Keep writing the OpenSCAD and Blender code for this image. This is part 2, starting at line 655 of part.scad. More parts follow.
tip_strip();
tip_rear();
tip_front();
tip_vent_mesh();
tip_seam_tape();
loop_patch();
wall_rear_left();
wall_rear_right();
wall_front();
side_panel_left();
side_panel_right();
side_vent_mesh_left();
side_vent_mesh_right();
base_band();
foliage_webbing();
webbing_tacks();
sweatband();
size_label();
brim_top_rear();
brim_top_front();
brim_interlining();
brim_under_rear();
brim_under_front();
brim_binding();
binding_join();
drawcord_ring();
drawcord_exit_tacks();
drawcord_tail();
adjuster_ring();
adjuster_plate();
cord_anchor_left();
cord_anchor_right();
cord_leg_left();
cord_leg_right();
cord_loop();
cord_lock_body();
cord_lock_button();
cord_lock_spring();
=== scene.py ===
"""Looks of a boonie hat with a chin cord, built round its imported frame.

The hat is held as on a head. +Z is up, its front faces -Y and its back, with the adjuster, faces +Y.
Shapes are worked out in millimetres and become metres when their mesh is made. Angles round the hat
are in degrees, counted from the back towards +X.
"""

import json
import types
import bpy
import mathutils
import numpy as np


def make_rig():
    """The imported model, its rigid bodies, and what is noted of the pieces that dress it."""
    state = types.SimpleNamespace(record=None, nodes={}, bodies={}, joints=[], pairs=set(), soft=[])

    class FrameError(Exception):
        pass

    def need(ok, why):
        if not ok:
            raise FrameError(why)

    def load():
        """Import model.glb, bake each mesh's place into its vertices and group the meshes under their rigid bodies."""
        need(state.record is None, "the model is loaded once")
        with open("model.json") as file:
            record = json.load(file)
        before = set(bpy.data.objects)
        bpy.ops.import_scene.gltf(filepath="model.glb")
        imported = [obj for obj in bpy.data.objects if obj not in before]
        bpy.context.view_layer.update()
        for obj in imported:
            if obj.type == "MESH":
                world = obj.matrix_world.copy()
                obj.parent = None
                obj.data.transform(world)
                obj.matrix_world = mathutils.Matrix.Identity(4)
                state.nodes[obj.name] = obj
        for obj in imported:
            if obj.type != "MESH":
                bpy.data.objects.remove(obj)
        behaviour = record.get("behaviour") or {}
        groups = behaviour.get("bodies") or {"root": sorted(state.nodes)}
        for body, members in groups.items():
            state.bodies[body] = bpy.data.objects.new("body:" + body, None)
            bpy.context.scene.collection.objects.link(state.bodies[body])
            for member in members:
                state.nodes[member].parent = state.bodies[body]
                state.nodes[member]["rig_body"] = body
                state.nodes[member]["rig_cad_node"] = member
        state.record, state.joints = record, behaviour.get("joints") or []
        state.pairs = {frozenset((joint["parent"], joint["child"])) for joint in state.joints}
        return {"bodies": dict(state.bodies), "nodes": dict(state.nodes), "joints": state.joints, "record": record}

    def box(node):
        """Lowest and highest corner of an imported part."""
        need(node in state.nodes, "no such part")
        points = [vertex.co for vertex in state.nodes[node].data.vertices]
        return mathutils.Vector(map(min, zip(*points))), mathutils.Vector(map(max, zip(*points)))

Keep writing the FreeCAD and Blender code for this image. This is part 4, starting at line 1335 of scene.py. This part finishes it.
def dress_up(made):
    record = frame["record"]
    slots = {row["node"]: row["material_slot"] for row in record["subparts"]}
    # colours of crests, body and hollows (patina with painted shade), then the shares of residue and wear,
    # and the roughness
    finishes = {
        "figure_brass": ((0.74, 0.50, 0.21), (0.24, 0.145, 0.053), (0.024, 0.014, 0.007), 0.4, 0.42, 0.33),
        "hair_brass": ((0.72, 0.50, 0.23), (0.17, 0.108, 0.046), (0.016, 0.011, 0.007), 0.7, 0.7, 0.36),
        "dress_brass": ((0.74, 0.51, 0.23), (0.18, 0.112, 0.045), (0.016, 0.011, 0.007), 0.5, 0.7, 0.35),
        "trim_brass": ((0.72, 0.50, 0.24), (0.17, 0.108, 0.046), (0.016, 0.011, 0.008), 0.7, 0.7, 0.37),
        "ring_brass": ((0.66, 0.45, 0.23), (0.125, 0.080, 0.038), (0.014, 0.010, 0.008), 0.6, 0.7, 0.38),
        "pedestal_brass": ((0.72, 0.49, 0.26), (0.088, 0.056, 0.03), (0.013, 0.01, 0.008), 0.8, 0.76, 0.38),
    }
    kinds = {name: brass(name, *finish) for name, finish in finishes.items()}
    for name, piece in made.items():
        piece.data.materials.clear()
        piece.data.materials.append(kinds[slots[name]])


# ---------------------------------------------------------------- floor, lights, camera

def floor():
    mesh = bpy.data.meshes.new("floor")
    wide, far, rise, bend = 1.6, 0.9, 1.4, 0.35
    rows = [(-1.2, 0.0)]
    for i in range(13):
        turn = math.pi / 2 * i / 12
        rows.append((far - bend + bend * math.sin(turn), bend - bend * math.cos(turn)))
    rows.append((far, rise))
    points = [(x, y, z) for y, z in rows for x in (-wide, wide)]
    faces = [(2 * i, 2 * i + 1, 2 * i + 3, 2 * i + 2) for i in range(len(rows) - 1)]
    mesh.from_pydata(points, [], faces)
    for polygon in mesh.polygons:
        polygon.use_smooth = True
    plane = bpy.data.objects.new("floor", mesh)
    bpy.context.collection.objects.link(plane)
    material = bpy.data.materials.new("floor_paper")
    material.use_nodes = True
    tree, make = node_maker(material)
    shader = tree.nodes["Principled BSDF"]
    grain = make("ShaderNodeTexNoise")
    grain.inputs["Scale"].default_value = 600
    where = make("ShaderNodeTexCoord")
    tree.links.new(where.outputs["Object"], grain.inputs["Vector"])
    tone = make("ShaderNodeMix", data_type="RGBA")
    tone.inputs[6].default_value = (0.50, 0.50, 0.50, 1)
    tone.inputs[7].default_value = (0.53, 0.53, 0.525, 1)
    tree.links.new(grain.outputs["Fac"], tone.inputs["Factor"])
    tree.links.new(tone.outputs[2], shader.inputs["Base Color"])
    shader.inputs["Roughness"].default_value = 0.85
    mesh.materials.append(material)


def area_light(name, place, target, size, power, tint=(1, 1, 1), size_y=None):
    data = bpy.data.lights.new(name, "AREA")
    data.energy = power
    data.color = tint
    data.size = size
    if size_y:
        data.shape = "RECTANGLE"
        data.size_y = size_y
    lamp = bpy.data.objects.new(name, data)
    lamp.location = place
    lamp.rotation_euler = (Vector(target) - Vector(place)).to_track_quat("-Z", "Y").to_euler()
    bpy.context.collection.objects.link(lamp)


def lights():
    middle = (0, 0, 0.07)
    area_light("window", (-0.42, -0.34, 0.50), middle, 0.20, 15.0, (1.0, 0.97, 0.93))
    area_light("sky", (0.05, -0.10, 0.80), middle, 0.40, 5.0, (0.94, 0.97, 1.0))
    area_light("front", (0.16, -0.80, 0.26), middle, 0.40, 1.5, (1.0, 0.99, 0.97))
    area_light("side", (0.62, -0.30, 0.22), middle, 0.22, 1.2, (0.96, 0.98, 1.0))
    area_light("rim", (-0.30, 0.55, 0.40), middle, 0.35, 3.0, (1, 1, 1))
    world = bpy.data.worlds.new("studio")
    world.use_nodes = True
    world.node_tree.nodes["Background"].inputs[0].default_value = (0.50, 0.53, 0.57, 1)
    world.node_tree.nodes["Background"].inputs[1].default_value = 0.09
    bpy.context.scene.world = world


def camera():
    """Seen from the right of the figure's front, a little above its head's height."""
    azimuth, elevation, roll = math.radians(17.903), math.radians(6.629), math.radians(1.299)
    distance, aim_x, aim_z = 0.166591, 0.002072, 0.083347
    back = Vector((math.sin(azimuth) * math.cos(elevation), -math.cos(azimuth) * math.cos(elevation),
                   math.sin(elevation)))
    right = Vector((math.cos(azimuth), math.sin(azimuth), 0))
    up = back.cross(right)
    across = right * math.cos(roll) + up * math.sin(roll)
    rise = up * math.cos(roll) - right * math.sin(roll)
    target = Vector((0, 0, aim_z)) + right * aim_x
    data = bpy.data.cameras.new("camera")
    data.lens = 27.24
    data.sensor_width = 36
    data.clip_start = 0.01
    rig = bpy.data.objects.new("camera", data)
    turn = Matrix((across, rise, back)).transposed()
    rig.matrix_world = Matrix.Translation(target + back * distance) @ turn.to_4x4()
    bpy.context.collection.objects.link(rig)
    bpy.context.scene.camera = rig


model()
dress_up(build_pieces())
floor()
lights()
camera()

--------------------

What to produce =>
Return only the part of the records above that opens with the line containing "imported model, its" and closes with the line containing "state.nodes[member].parent = state.bodies[body]", ends included.

Exercise output =>
    """The imported model, its rigid bodies, and what is noted of the pieces that dress it."""
    state = types.SimpleNamespace(record=None, nodes={}, bodies={}, joints=[], pairs=set(), soft=[])

    class FrameError(Exception):
        pass

    def need(ok, why):
        if not ok:
            raise FrameError(why)

    def load():
        """Import model.glb, bake each mesh's place into its vertices and group the meshes under their rigid bodies."""
        need(state.record is None, "the model is loaded once")
        with open("model.json") as file:
            record = json.load(file)
        before = set(bpy.data.objects)
        bpy.ops.import_scene.gltf(filepath="model.glb")
        imported = [obj for obj in bpy.data.objects if obj not in before]
        bpy.context.view_layer.update()
        for obj in imported:
            if obj.type == "MESH":
                world = obj.matrix_world.copy()
                obj.parent = None
                obj.data.transform(world)
                obj.matrix_world = mathutils.Matrix.Identity(4)
                state.nodes[obj.name] = obj
        for obj in imported:
            if obj.type != "MESH":
                bpy.data.objects.remove(obj)
        behaviour = record.get("behaviour") or {}
        groups = behaviour.get("bodies") or {"root": sorted(state.nodes)}
        for body, members in groups.items():
            state.bodies[body] = bpy.data.objects.new("body:" + body, None)
            bpy.context.scene.collection.objects.link(state.bodies[body])
            for member in members:
                state.nodes[member].parent = state.bodies[body]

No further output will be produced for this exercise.